## begin Input
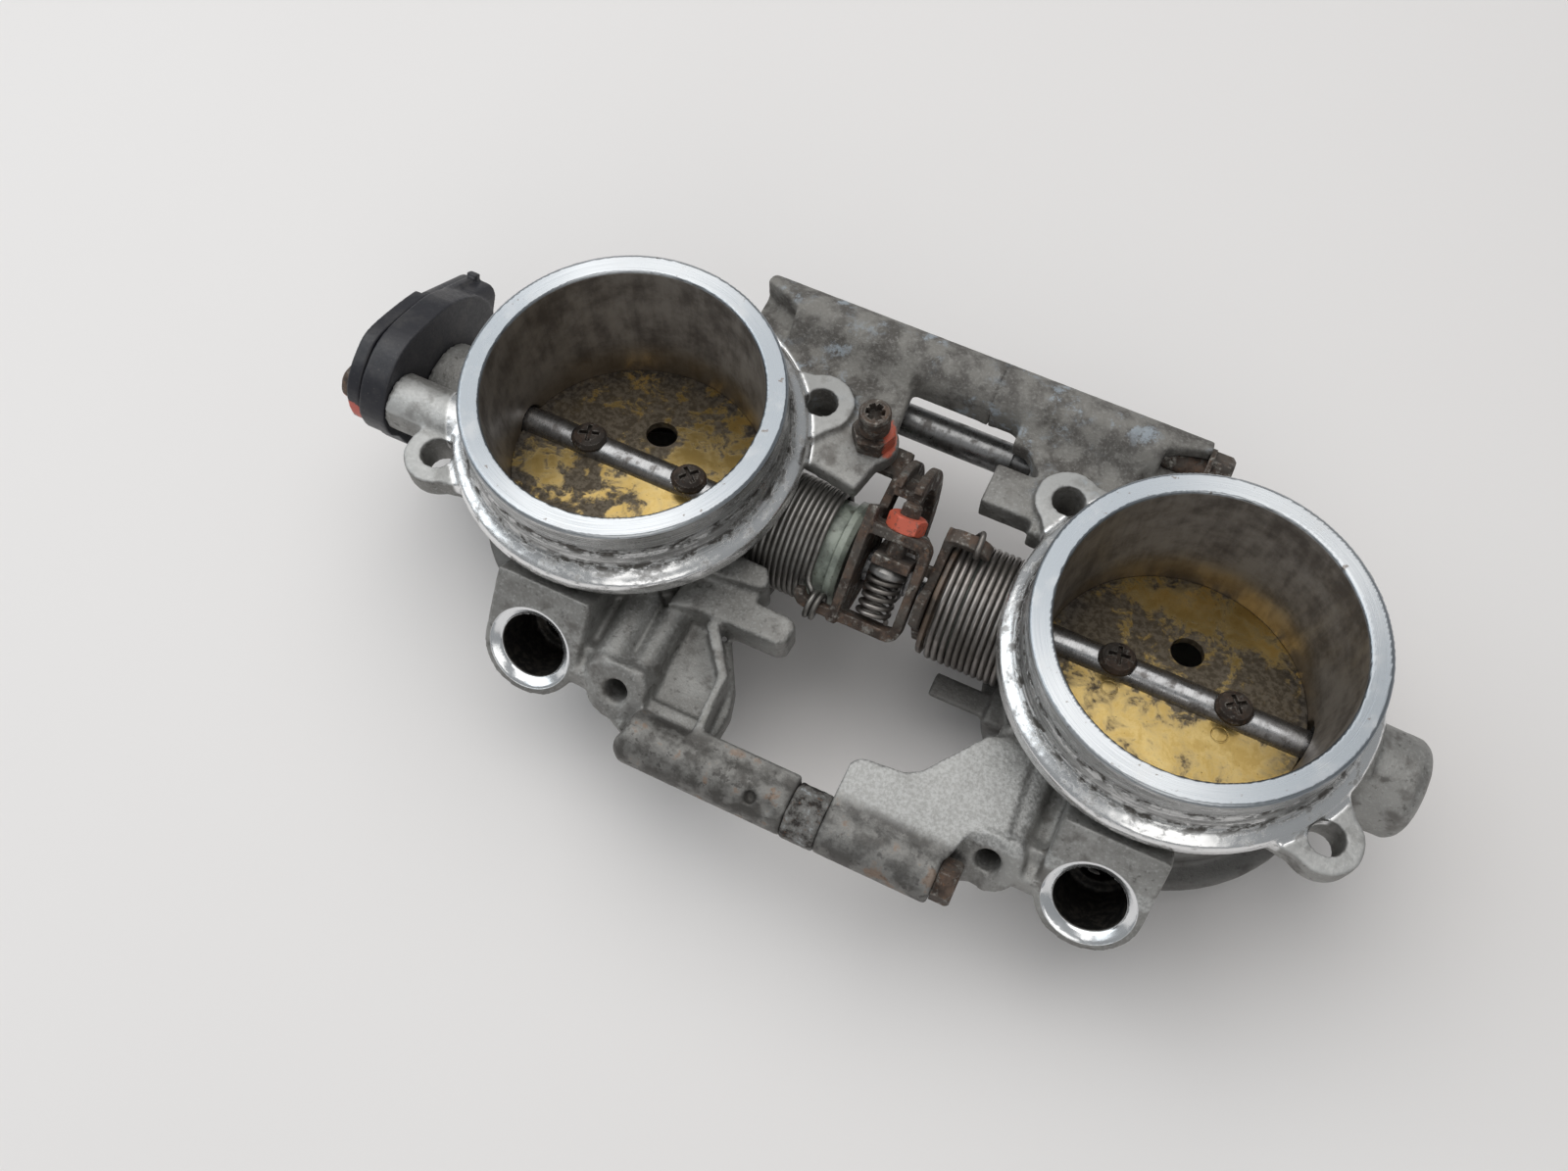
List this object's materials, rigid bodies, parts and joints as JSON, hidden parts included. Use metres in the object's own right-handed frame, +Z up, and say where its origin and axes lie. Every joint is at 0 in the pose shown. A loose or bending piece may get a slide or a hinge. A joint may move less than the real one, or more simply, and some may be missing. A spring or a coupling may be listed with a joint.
{
  "type": "throttle body",
  "caption": "Twin-barrel throttle body: two castings tied side by side, brass plates on linked shafts, return springs, cable quadrant, idle stop and position sensor.",
  "frame": {"origin": "axis of the left bore in the plane of the air-inlet rim", "axes": "+Z up out of the air inlets along the bore axes, +X along the throttle shafts from the left bore (position sensor side) to the right bore, +Y from the injector side to the cross rail"},
  "size_m": [0.2306, 0.1071, 0.062],
  "materials": {
    "casting": "cast, machined on the rims",
    "corroded_steel": "corroded",
    "rusty_steel": "brown surface rust",
    "polished_steel": "ground",
    "zinc_steel": "dull zinc",
    "plate_brass": "stained",
    "bush_bronze": "sintered",
    "paint_marked": "orange paint mark over steel",
    "spring_steel": "bright wire",
    "dark_spring": "dark wire",
    "nylon": "translucent off-white",
    "sensor_plastic": "satin black",
    "seal_rubber": "matt",
    "contact_brass": "tinned"
  },
  "bodies": {
    "castings": {"left_housing": "casting", "right_housing": "casting", "front_tie_collar": "corroded_steel", "front_tie_bolt": "rusty_steel", "rear_tie_bolt": "rusty_steel", "rear_tie_washer": "rusty_steel", "balance_tube": "polished_steel", "balance_tube_orings": "seal_rubber", "left_shaft_bushes": "bush_bronze", "right_shaft_bushes": "bush_bronze", "shaft_seals": "seal_rubber", "left_return_spring": "dark_spring", "right_return_spring": "spring_steel", "left_spring_bush": "nylon", "right_spring_bush": "nylon", "idle_stop_locknut": "paint_marked", "tps_housing": "sensor_plastic", "tps_cover": "sensor_plastic", "tps_seal": "seal_rubber", "tps_screws": "paint_marked", "tps_washers": "zinc_steel", "tps_pins": "contact_brass"},
    "left_valve": {"left_shaft": "polished_steel", "left_throttle_plate": "plate_brass", "left_plate_screws": "rusty_steel", "left_lever": "rusty_steel", "cable_quadrant": "rusty_steel", "left_shaft_collar": "zinc_steel", "sync_locknut": "paint_marked", "sync_spring": "spring_steel", "tps_rotor": "sensor_plastic"},
    "right_valve": {"right_shaft": "polished_steel", "right_throttle_plate": "plate_brass", "right_plate_screws": "rusty_steel", "right_lever": "rusty_steel", "sync_spring_cup": "zinc_steel"},
    "idle_screw": {"idle_stop_screw": "rusty_steel"},
    "sync_adjuster": {"sync_screw": "rusty_steel"}
  },
  "joints": [
    {"name": "left_throttle", "type": "hinge", "parent": "castings", "child": "left_valve", "pos_m": [0.06, 0, -0.0311], "axis": [-1, 0, 0], "range_deg": [0, 80], "deforming": ["left_return_spring"]},
    {"name": "right_throttle", "type": "hinge", "parent": "castings", "child": "right_valve", "pos_m": [0.06, 0, -0.0311], "axis": [-1, 0, 0], "range_deg": [0, 80], "deforming": ["right_return_spring"]},
    {"name": "idle_adjust", "type": "slide", "parent": "castings", "child": "idle_screw", "axis": [0, 0, 1], "range_m": [0, 0.003]},
    {"name": "sync_adjust", "type": "slide", "parent": "left_valve", "child": "sync_adjuster", "axis": [0, 0.766, 0.6428], "range_m": [0, 0.0015]}
  ],
  "couplings": [
    {"joint": "right_throttle", "follows": "left_throttle", "ratio": 1}
  ]
}
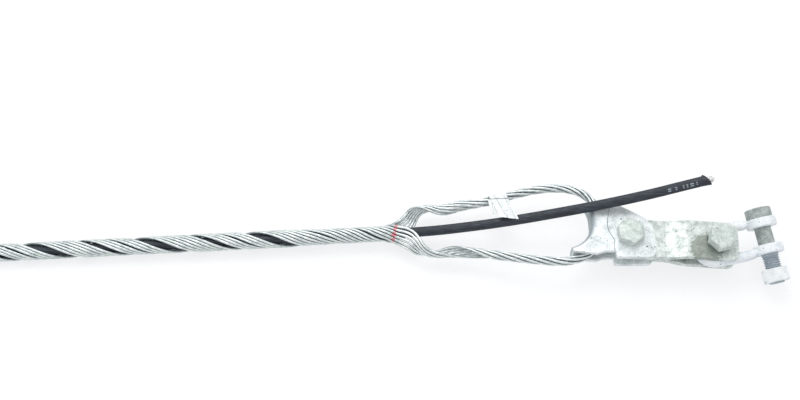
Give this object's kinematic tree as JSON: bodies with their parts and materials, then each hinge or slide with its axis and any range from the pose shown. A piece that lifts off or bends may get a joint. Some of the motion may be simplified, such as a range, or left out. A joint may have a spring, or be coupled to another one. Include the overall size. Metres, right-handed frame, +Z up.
{
  "type": "cable dead-end assembly",
  "caption": "Helical wire grip on a round cable, looped round a cast thimble and joined by bolted strap links to a shackle, for anchoring an overhead cable.",
  "frame": {"origin": "on the axis of the thimble bolt, at its threaded end, which rests on the floor", "axes": "+X along the assembly from the cable towards the shackle, +Z up along the thimble bolt, +Y towards the cable's free tail"},
  "size_m": [0.9632, 0.1202, 0.0811],
  "materials": {
    "cable_jacket": "black polyethylene jacket, satin",
    "cable_core": "cut strength member",
    "wire_zinc_coat": "bright zinc coated drawn wire",
    "tag_film": "white film tag",
    "cast_zinc_coat": "hot dip zinc coat on a casting",
    "strap_zinc_coat": "hot dip zinc coat on strap",
    "bolt_zinc_coat": "hot dip zinc coat on bolts",
    "forged_zinc_coat": "hot dip zinc coat on a forging",
    "dull_zinc_coat": "dull grey zinc coat"
  },
  "bodies": {
    "grip": {"cable_in_grip": "cable_jacket", "cable_tail": "cable_jacket", "cable_core_stub": "cable_core", "grip_wire_1": "wire_zinc_coat", "grip_wire_2": "wire_zinc_coat", "grip_wire_3": "wire_zinc_coat", "grip_wire_4": "wire_zinc_coat", "grip_wire_5": "wire_zinc_coat", "grip_wire_6": "wire_zinc_coat", "marking_tag": "tag_film", "thimble": "cast_zinc_coat", "thimble_bolt": "bolt_zinc_coat", "thimble_washer": "bolt_zinc_coat", "thimble_nut": "bolt_zinc_coat"},
    "link": {"strap_upper": "strap_zinc_coat", "strap_lower": "strap_zinc_coat", "link_bolt": "bolt_zinc_coat", "link_nut": "bolt_zinc_coat"},
    "shackle": {"shackle": "forged_zinc_coat", "shackle_bolt": "dull_zinc_coat", "shackle_nut": "bolt_zinc_coat"}
  },
  "joints": [
    {"name": "link_swing", "type": "hinge", "parent": "grip", "child": "link", "pos_m": [0, 0, 0.035], "axis": [0, 0, 1], "range_deg": [-90, 75]},
    {"name": "shackle_swing", "type": "hinge", "parent": "link", "child": "shackle", "pos_m": [0.0918, -0.0093, 0.035], "axis": [0, 0, 1], "range_deg": [-100, 75]}
  ]
}
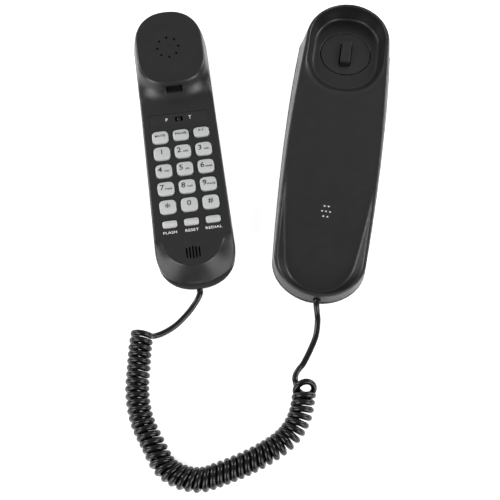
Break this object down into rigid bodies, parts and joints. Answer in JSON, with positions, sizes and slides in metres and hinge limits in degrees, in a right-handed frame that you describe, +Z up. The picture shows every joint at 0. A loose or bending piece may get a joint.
## end Input
Copy every record exactly, with nothing added or dropped.

Task solution:
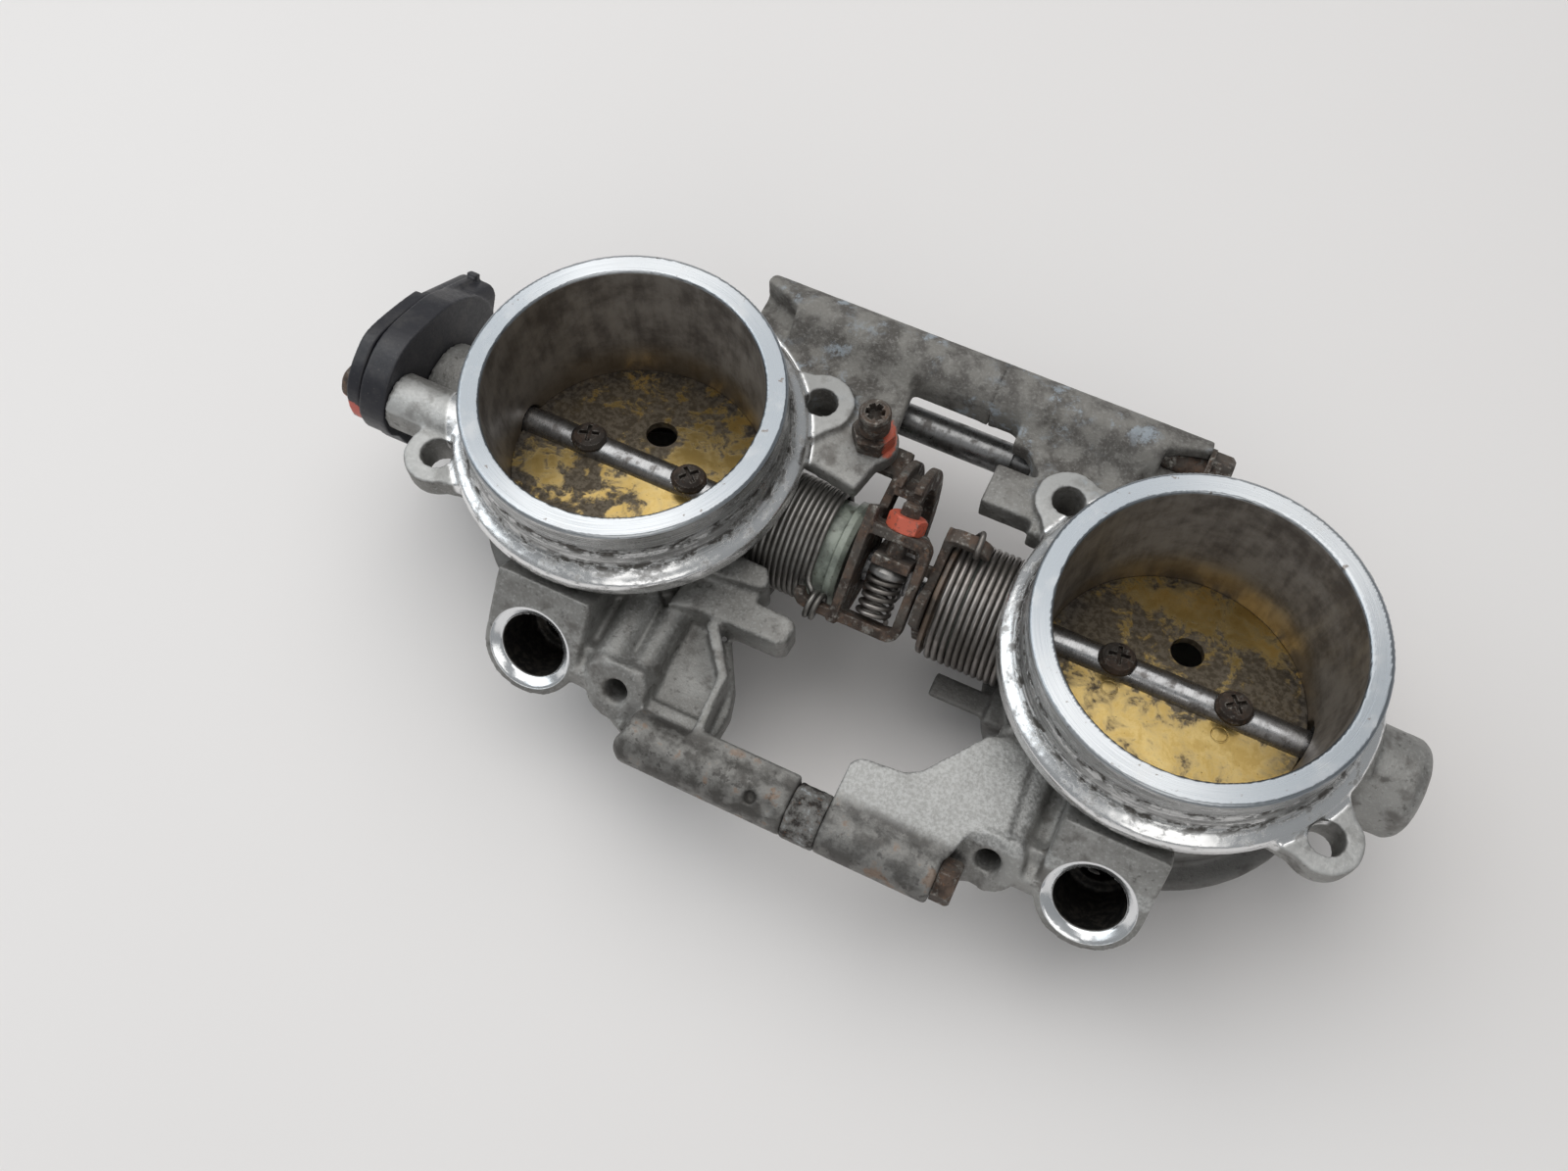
List this object's materials, rigid bodies, parts and joints as JSON, hidden parts included. Use metres in the object's own right-handed frame, +Z up, and say where its origin and axes lie. Every joint is at 0 in the pose shown. A loose or bending piece may get a slide or a hinge. A joint may move less than the real one, or more simply, and some may be missing. A spring or a coupling may be listed with a joint.
{
  "type": "throttle body",
  "caption": "Twin-barrel throttle body: two castings tied side by side, brass plates on linked shafts, return springs, cable quadrant, idle stop and position sensor.",
  "frame": {"origin": "axis of the left bore in the plane of the air-inlet rim", "axes": "+Z up out of the air inlets along the bore axes, +X along the throttle shafts from the left bore (position sensor side) to the right bore, +Y from the injector side to the cross rail"},
  "size_m": [0.2306, 0.1071, 0.062],
  "materials": {
    "casting": "cast, machined on the rims",
    "corroded_steel": "corroded",
    "rusty_steel": "brown surface rust",
    "polished_steel": "ground",
    "zinc_steel": "dull zinc",
    "plate_brass": "stained",
    "bush_bronze": "sintered",
    "paint_marked": "orange paint mark over steel",
    "spring_steel": "bright wire",
    "dark_spring": "dark wire",
    "nylon": "translucent off-white",
    "sensor_plastic": "satin black",
    "seal_rubber": "matt",
    "contact_brass": "tinned"
  },
  "bodies": {
    "castings": {"left_housing": "casting", "right_housing": "casting", "front_tie_collar": "corroded_steel", "front_tie_bolt": "rusty_steel", "rear_tie_bolt": "rusty_steel", "rear_tie_washer": "rusty_steel", "balance_tube": "polished_steel", "balance_tube_orings": "seal_rubber", "left_shaft_bushes": "bush_bronze", "right_shaft_bushes": "bush_bronze", "shaft_seals": "seal_rubber", "left_return_spring": "dark_spring", "right_return_spring": "spring_steel", "left_spring_bush": "nylon", "right_spring_bush": "nylon", "idle_stop_locknut": "paint_marked", "tps_housing": "sensor_plastic", "tps_cover": "sensor_plastic", "tps_seal": "seal_rubber", "tps_screws": "paint_marked", "tps_washers": "zinc_steel", "tps_pins": "contact_brass"},
    "left_valve": {"left_shaft": "polished_steel", "left_throttle_plate": "plate_brass", "left_plate_screws": "rusty_steel", "left_lever": "rusty_steel", "cable_quadrant": "rusty_steel", "left_shaft_collar": "zinc_steel", "sync_locknut": "paint_marked", "sync_spring": "spring_steel", "tps_rotor": "sensor_plastic"},
    "right_valve": {"right_shaft": "polished_steel", "right_throttle_plate": "plate_brass", "right_plate_screws": "rusty_steel", "right_lever": "rusty_steel", "sync_spring_cup": "zinc_steel"},
    "idle_screw": {"idle_stop_screw": "rusty_steel"},
    "sync_adjuster": {"sync_screw": "rusty_steel"}
  },
  "joints": [
    {"name": "left_throttle", "type": "hinge", "parent": "castings", "child": "left_valve", "pos_m": [0.06, 0, -0.0311], "axis": [-1, 0, 0], "range_deg": [0, 80], "deforming": ["left_return_spring"]},
    {"name": "right_throttle", "type": "hinge", "parent": "castings", "child": "right_valve", "pos_m": [0.06, 0, -0.0311], "axis": [-1, 0, 0], "range_deg": [0, 80], "deforming": ["right_return_spring"]},
    {"name": "idle_adjust", "type": "slide", "parent": "castings", "child": "idle_screw", "axis": [0, 0, 1], "range_m": [0, 0.003]},
    {"name": "sync_adjust", "type": "slide", "parent": "left_valve", "child": "sync_adjuster", "axis": [0, 0.766, 0.6428], "range_m": [0, 0.0015]}
  ],
  "couplings": [
    {"joint": "right_throttle", "follows": "left_throttle", "ratio": 1}
  ]
}
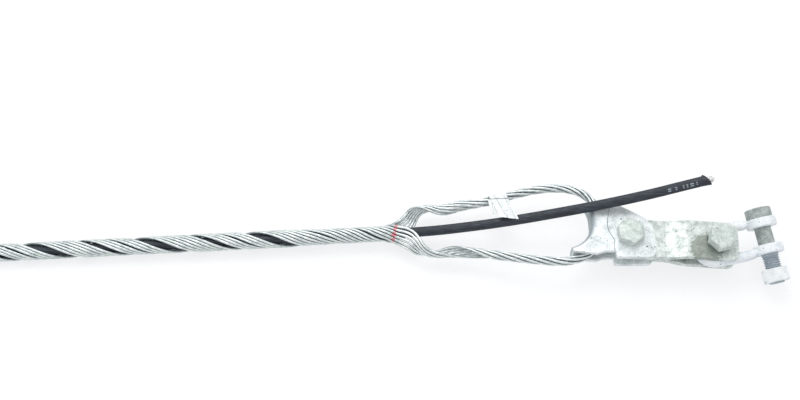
Give this object's kinematic tree as JSON: bodies with their parts and materials, then each hinge or slide with its axis and any range from the pose shown. A piece that lifts off or bends may get a joint. Some of the motion may be simplified, such as a range, or left out. A joint may have a spring, or be coupled to another one. Include the overall size. Metres, right-handed frame, +Z up.
{
  "type": "cable dead-end assembly",
  "caption": "Helical wire grip on a round cable, looped round a cast thimble and joined by bolted strap links to a shackle, for anchoring an overhead cable.",
  "frame": {"origin": "on the axis of the thimble bolt, at its threaded end, which rests on the floor", "axes": "+X along the assembly from the cable towards the shackle, +Z up along the thimble bolt, +Y towards the cable's free tail"},
  "size_m": [0.9632, 0.1202, 0.0811],
  "materials": {
    "cable_jacket": "black polyethylene jacket, satin",
    "cable_core": "cut strength member",
    "wire_zinc_coat": "bright zinc coated drawn wire",
    "tag_film": "white film tag",
    "cast_zinc_coat": "hot dip zinc coat on a casting",
    "strap_zinc_coat": "hot dip zinc coat on strap",
    "bolt_zinc_coat": "hot dip zinc coat on bolts",
    "forged_zinc_coat": "hot dip zinc coat on a forging",
    "dull_zinc_coat": "dull grey zinc coat"
  },
  "bodies": {
    "grip": {"cable_in_grip": "cable_jacket", "cable_tail": "cable_jacket", "cable_core_stub": "cable_core", "grip_wire_1": "wire_zinc_coat", "grip_wire_2": "wire_zinc_coat", "grip_wire_3": "wire_zinc_coat", "grip_wire_4": "wire_zinc_coat", "grip_wire_5": "wire_zinc_coat", "grip_wire_6": "wire_zinc_coat", "marking_tag": "tag_film", "thimble": "cast_zinc_coat", "thimble_bolt": "bolt_zinc_coat", "thimble_washer": "bolt_zinc_coat", "thimble_nut": "bolt_zinc_coat"},
    "link": {"strap_upper": "strap_zinc_coat", "strap_lower": "strap_zinc_coat", "link_bolt": "bolt_zinc_coat", "link_nut": "bolt_zinc_coat"},
    "shackle": {"shackle": "forged_zinc_coat", "shackle_bolt": "dull_zinc_coat", "shackle_nut": "bolt_zinc_coat"}
  },
  "joints": [
    {"name": "link_swing", "type": "hinge", "parent": "grip", "child": "link", "pos_m": [0, 0, 0.035], "axis": [0, 0, 1], "range_deg": [-90, 75]},
    {"name": "shackle_swing", "type": "hinge", "parent": "link", "child": "shackle", "pos_m": [0.0918, -0.0093, 0.035], "axis": [0, 0, 1], "range_deg": [-100, 75]}
  ]
}
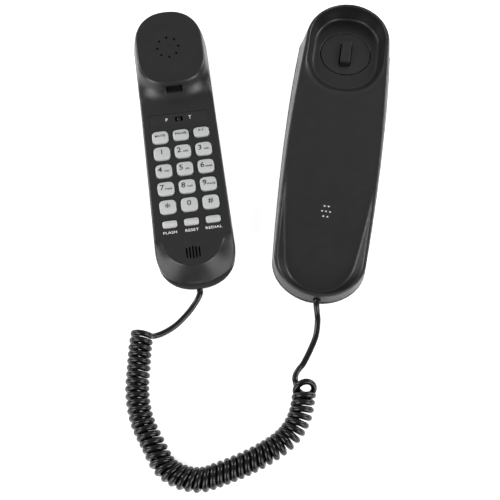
Break this object down into rigid bodies, parts and joints. Answer in JSON, with positions, sizes and slides in metres and hinge limits in degrees, in a right-handed frame that you describe, +Z up. The picture shows every joint at 0. A loose or bending piece may get a joint.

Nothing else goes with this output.